The use of current-limiting breakers or fuses can help prevent this problem by reducing the current flow during a short circuit. Such a device can prevent a short circuit on one branch circuit from causing a breaker or fuse upstream from opening and interrupting power to other branch circuits.
The same current-limiting devices that aid in selective coordination can also provide major benefits in two other areas: arc-flash hazards and short circuit current ratings (SCCR).
How Current Limitation Helps with Arc-flash
An arc-flash is an unexpected sudden release of light and heat produced by electricity traveling through air, usually caused by accidental contact between live conductors. Arc-flash temperatures can reach 35,000°F, more than three times hotter than the surface of the sun. The incident thermal energy (heat loading) on a person standing in the arc -flash boundary can exceed 120 cal/cm2, which exceeds the capability of most personal protective equipment (PPE). An arc-flash can generate blast pressures as great as 2,000 psi, and it can throw metal fragments at a velocity of 700 mph (the muzzle velocity of a .380 automatic pistol).

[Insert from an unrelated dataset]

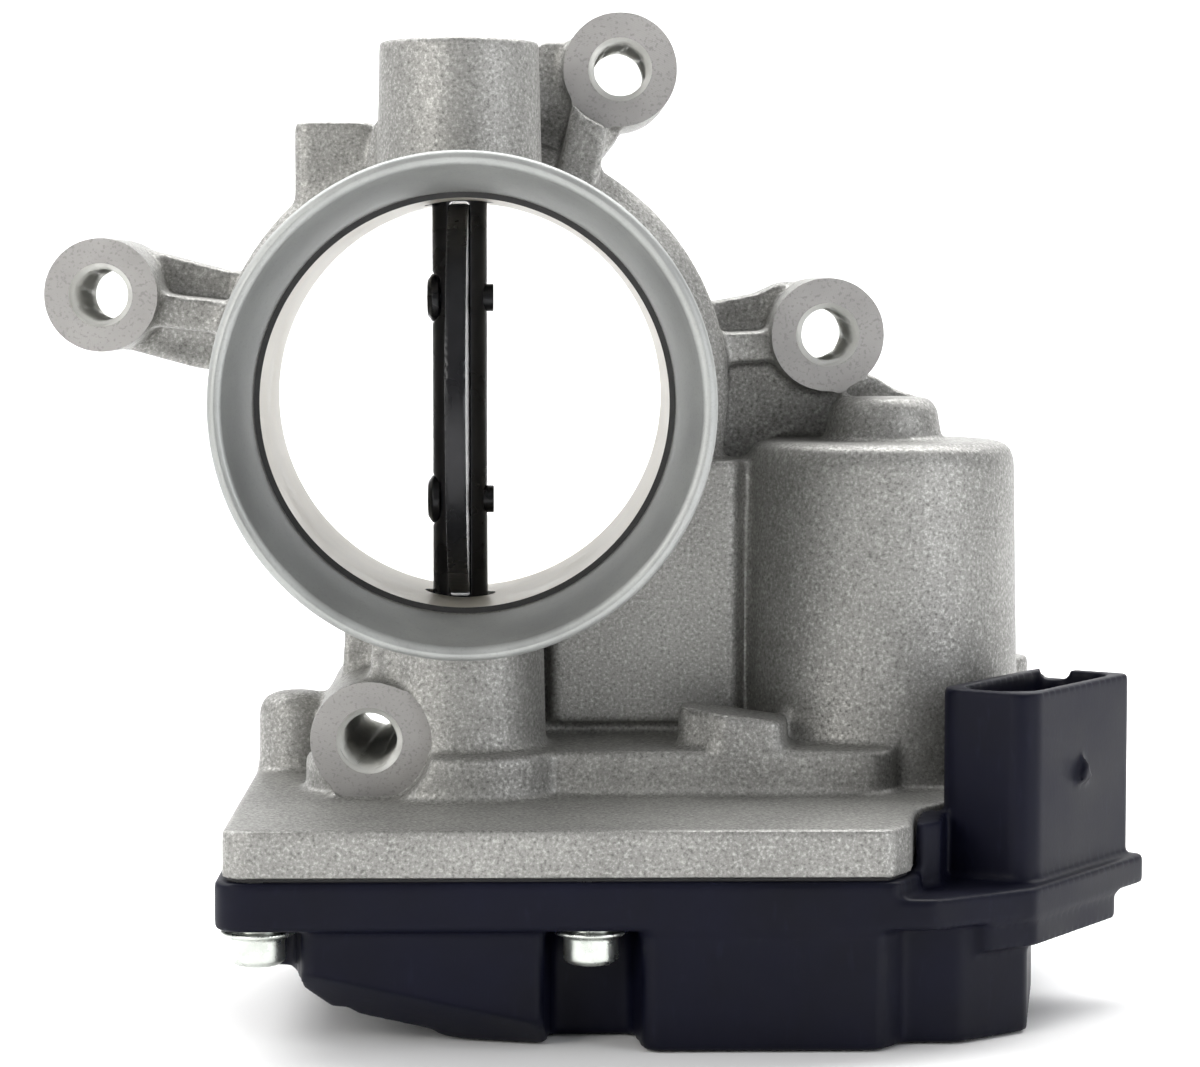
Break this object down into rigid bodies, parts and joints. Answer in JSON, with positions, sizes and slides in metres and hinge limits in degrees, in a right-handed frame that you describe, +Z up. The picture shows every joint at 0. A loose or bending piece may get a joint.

The amount of incident energy a worker may be exposed to during an arc-flash is directly proportional to the total clearing ampere-squared seconds (I²t) of the overcurrent protective device during the fault. Higher currents and longer exposure time produce greater incident energy. Current-limiting fuses and breakers shorten the duration of an arc-flash event. A difference of 1/2 second of clearing time makes a big difference in the amount of energy released during an arc-flash event; a current-limiting fuse will open in less than 1/2 an ac cycle (8.3 ms), greatly reducing the energy discharged, as shown in Fig. 1. The gray area shows the energy allowed through by a conventional overcurrent protective device, while the green area shows the energy allowed through by a current-limiting device.
There are multiple regulations and standards concerning arc-flash, including OSHA, the NEC, and NFPA 70E. NEC Article 110.16 requires that “Equipment such as switchboards, panelboards, industrial control panels, meter socket enclosures, and motor control centers that are in other than dwelling occupancies and are likely to require examination, adjustment, servicing, or maintenance while energized shall be field marked to warn qualified persons of potential electric arc-flash hazards.” Figure 2 shows an example.
Arc-flash analysis is a multi-step procedure often best done by specialists, and involves developing circuit diagrams, determining available fault current from the utility or generator, calculating maximum available bolted fault currents and minimum self-sustaining arcing current at each location, and checking the clearing times of all overcurrent protective devices.
How Current Limiting Helps with SCCR
The same current-limiting fuses that help provide selective coordination can also improve the SCCR of an industrial control panel. The SCCR of a control panel is defined as the maximum current, at a specified voltage, that the panel can safely withstand for a specified time, or until a circuit protective device safely operates. The SCCR of the panel must be greater than the maximum possible fault current available at its feed point. The panel’s SCCR is not necessarily equal to the interrupting rating of its main overcurrent protective device (fuse or circuit breaker). Instead, it depends on the “weakest link,” or lowest-rated device, within the panel — with one important exception (see below).
NEC Articles 409, 670, 440, and 230 require that control panels and other equipment that control or distribute power to utilization equipment must have their SCCR clearly marked on their labels (Fig. 3).
By minimizing the peak let-through current, current-limiting fuses or circuit breakers limit the stress on the components in the panel and make it possible to increase the rating of the panel to more than the rating of the weakest link. Other methods of establishing the SCCR of industrial control panels may require testing or coordination with the local authority having jurisdiction, but using current-limiting fuses and UL 508A can simplify the approval process.
A Caveat on SCCR
It is important to note that if a panel feeds multiple loads it may be difficult or impossible to achieve selective coordination if it is protected by current-limiting fuses in the feeder circuit. If there is a short circuit on one of the loads it is likely to cause the current-limiting fuse to open and shut down the whole panel. The lesson here is to try to avoid feeding multiple loads from the same feeder circuit, if selective coordination is an issue.
One way to make selective coordination easier to accomplish is to install a so-called coordination panel (Fig. 4). In this type of panel each individual branch has a circuit breaker followed by a current-limiting Class CC or Class J fuse. A normal overload will trip the breaker, just as in a conventional panel, but if there is a short circuit the fuse will open and prevent overcurrent protective devices upstream from opening.